On the basis of a review of all this old and new data, we discuss a few points that should constitute important themes for future research on the Neolithization between Loire and Pyrenees. First of all, it was given too much weight to the use of shells to decorate ceramics to link the Atlantic groups to the Mediterranean area and to ensure an "ancient" chronology. Indeed, the focus on this type of decoration has probably led to underestimate potential affinities with the danubian area. Our discussions are still confined to a few decorative markers when, in order to make progress in the analysis, we need to propose a global approach combining the reconstruction of the shaping and decoration chaine-opératoire and the overall characterisation of morpho-stylistic characteristics.
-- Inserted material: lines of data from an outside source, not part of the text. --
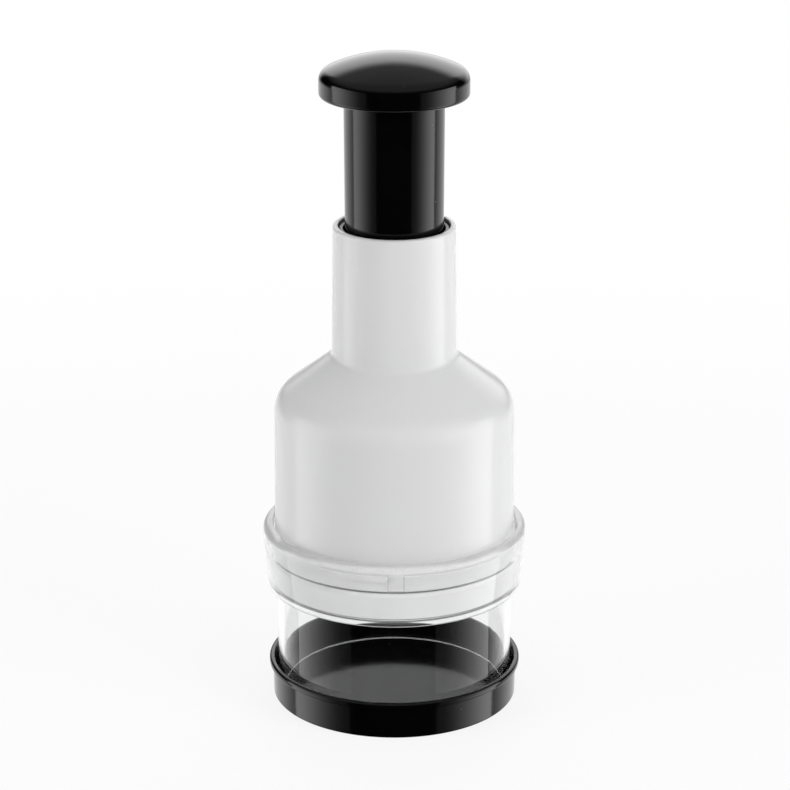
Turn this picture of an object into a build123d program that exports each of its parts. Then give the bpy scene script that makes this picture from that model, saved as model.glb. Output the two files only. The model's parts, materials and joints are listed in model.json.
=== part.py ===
"""Plunger food chopper: tray, clear container, housing, sprung plunger and indexing zigzag blade.

Millimetres, +Z up. The origin is the centre of the tray's foot, so the floor is z = 0 and Z is the
axis of every turned piece. The front is -Y. Every piece stands in its rest place: knob up, blade
drawn up behind the scraper, housing twisted home on the container.
"""
import os
from math import radians, sqrt, tan

from build123d import *

# ---- tray ----
FOOT_R = 42.1
TRAY_SIDE_R = 42.3
TRAY_BORE_R = 40.8
TRAY_FLOOR_Z = 1.6
TRAY_LIP_LOW_Z = 10.8
TRAY_LIP_TOP_Z = 13.1
TRAY_LIP_R = 43.5

# ---- clear container ----
CUP_R = 40.45
CUP_BORE_R = 38.3
CUP_STEP_LOW_Z = 40.6
CUP_STEP_TOP_Z = 41.1
COLLAR_FOOT_R = 43.3
COLLAR_TOP_R = 45.0
COLLAR_TOP_Z = 62.9
LEDGE_Z = 43.4
LEDGE_R = 40.55
SEAT_R = 41.45
LIP_LOW_Z = 59.75
LIP_R = 41.5
CHANNEL_R = 42.1

# ---- bayonet, three times round; angles run from the front towards +X ----
LUGS = 3
LUG_START = -31.4
LUG_SWEEP = 28.4
LUG_Z = (57.0, 59.6)
LUG_R = 41.8
STOP_START = -2.8
STOP_SWEEP = 7.1
STOP_LOW_Z = 54.0
ENTRY_START = -66.0
ENTRY_SWEEP = 31.5

# ---- housing ----
SKIRT_Z = 52.9
SKIRT_R = 41.05
BODY_TOP_R = 40.65
BODY_TOP_Z = 108.1
NECK_FOOT_R = 21.05
NECK_FOOT_Z = 122.95
NECK_RIM_R = 20.54
NECK_RIM_Z = 168.1
NECK_BORE_R = 18.75
SHELL_WALL = 1.9
SHOULDER_SLOPE = (NECK_FOOT_Z - BODY_TOP_Z) / (BODY_TOP_R - NECK_FOOT_R)
SHOULDER_DROP = SHELL_WALL * sqrt(1 + SHOULDER_SLOPE**2)
BOSS_R = 3.2
BOSS_CIRCLE_R = 26.5

# ---- guide sleeve and its bush ----
FLANGE_Z = (104.0, 107.0)
FLANGE_R = 31.0
SLEEVE_R = 18.6
SLEEVE_BORE_R = 17.05
SLEEVE_TOP_Z = 167.1
KEYWAY_R = 17.55
KEYWAY_WIDTH = 4.4
KEYWAY_TOP_Z = 157.0
BUSH_R = 5.6
BUSH_LOW_Z = 103.8
BUSH_FLANGE_R = 6.5
BUSH_TOP_Z = 108.2

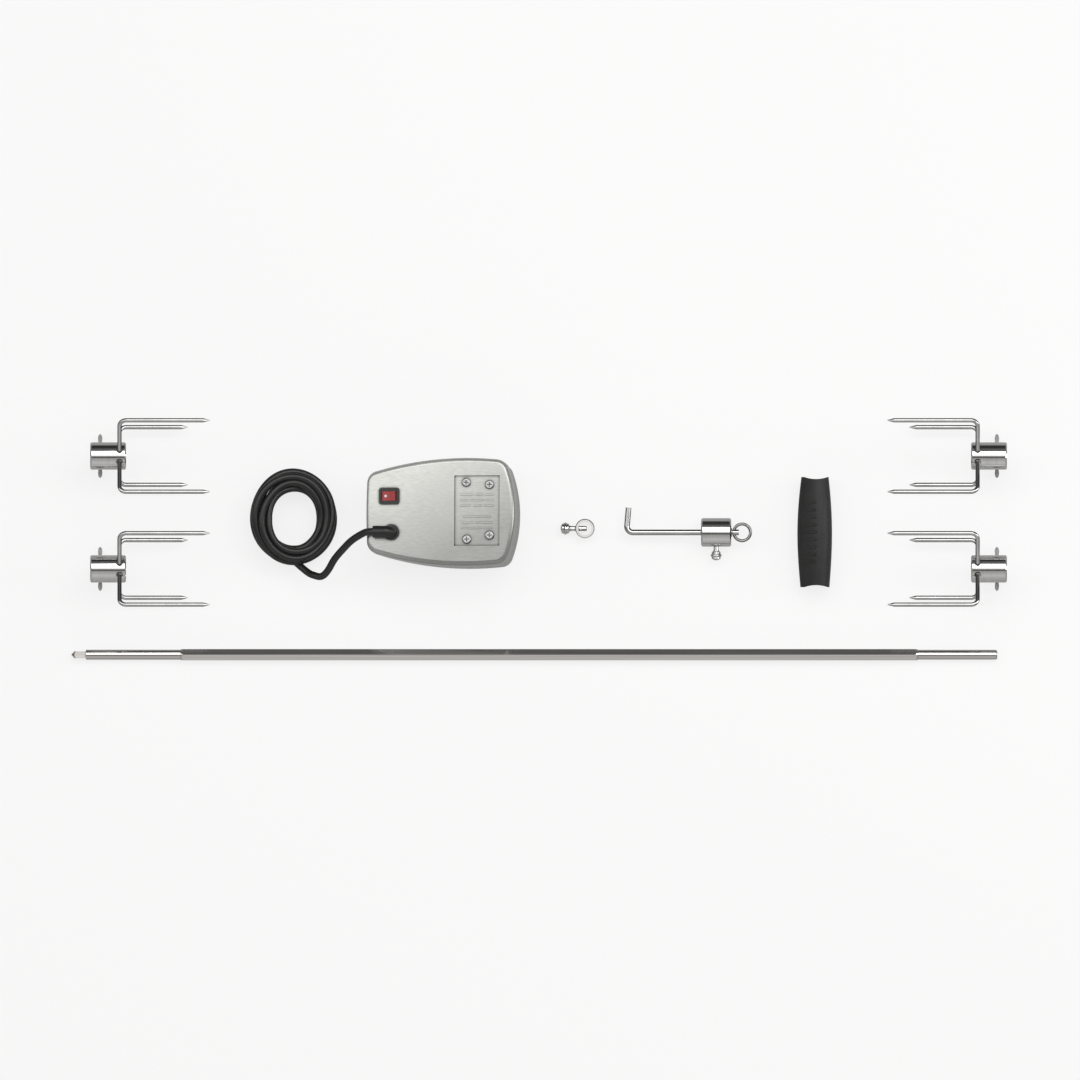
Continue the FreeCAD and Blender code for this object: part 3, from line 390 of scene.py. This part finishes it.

Whatever the case, it is important to reconsider the degree of Mediterranean and Danubian influences in the construction of this first Neolithic between Loire and Pyrenees. Next, in the current state of data, it is no longer possible to use the radiocarbon data from Le Grouin du Cou and La Lède du Gurp to place the development of the Neolithic in the second half of the 6th millennium BC. Therefore, very few arguments can be used to date the emergence of the Neolithic community before 4800 cal. BC. Of course, a large-scale field program has yet to be launched to offer robust data to solve this question. But these audited data open the door to the hypothesis of a "late"Neolithization, perhaps only in the second quarter of the fifth millennium BC, which very quickly gave way to the emergence of the various forms of monumental architecture that characterize the region. Lastly, it should be emphasised that this geographic area is undoubtedly one of interaction, polarisation and syncretism that is difficult to decipher in archaeological documentation unless certain paradigms are called into question and an appropriate working method is put in place, based on a critical prioritisation of the quality of available data and their renewal.

 

Keywords: Atlantic France, Aquitaine, Pays de la Loire, Neolithisation, Second Mesolithic, Early Neolithic.